Um die Dimension des Brexits zu verdeutlichen, macht Merz eine Rechnung auf: „Gemessen an der Wirtschaftskraft ist der Brexit gleichbedeutend mit dem gleichzeitigen Austritt von 19 der 28 EU-Länder.“ Und dann stellt er die beste aller Möglichkeiten vor: Seine Hoffnung sei noch immer groß, dass es zu diesem Brexit — also zum Austritt Großbritanniens aus der Europäischen Union — gar nicht kommen werde. „Der beste Brexit wäre der, der gar nicht stattfindet.“ Umfragen zeigten inzwischen eine stabile Mehrheit der Bevölkerung gegen den Brexit, sagt Merz. Mehr als ein frommer Wunsch? „Ich halte das für möglich, aber eher am Ende des Verhandlungsprozesses“, sagt er. Bis dahin will er über Städtepartnerschaften und Freizügigkeit für Studenten sprechen und für eine Atmosphäre der Annäherung werben, die Engagement wahrscheinlicher macht.

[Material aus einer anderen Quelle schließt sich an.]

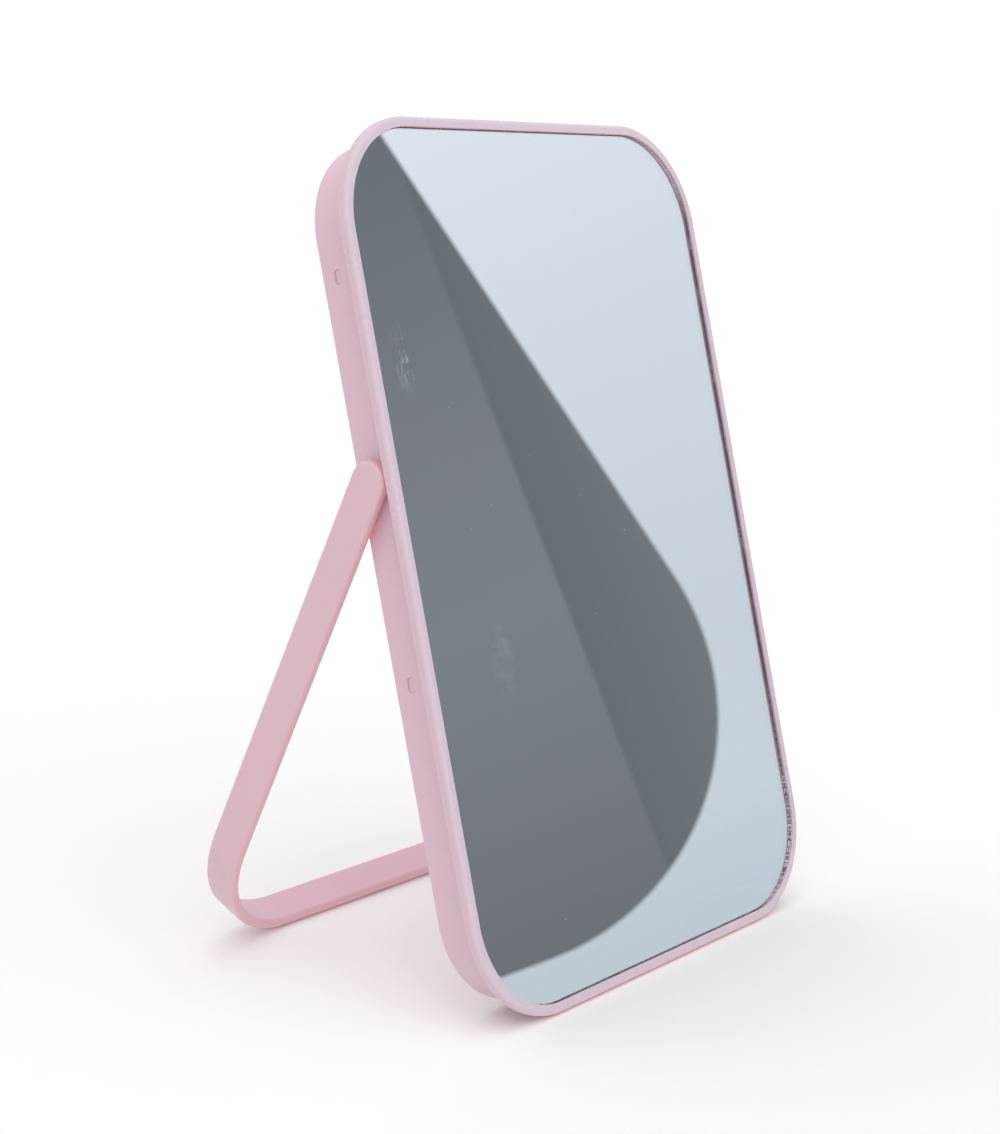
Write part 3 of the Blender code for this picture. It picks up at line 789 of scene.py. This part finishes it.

Die Opposition zeigte sich wenig beeindruckt. SPD und Grüne vermissen einen konkreten Plan der Landesregierung. „Dass, was im Europa- oder im Wirtschaftsministerium eigentlich stattfinden müsste, nämlich Gesprächsfäden knüpfen, juristische Hilfestellungen geben und politische Unterstützung organisieren, wird auf einen Ein-Mann Betrieb ausgelagert“, sagte der europapolitische Sprecher der Grünen, Johannes Remmel. „Das ist Symbolpolitik, um eigene Lücken zu verdecken.“

Ähnlich äußerte sich SPD-Europa-Experte Rüdiger Weiß über „das Phantom der Staatskanzlei“. Laut SPD-Politikerin Christina Kampmann ist auch nach dem Auftritt von Friedrich Merz immer noch die Frage: Was macht eigentlich der Brexit-Beauftragte?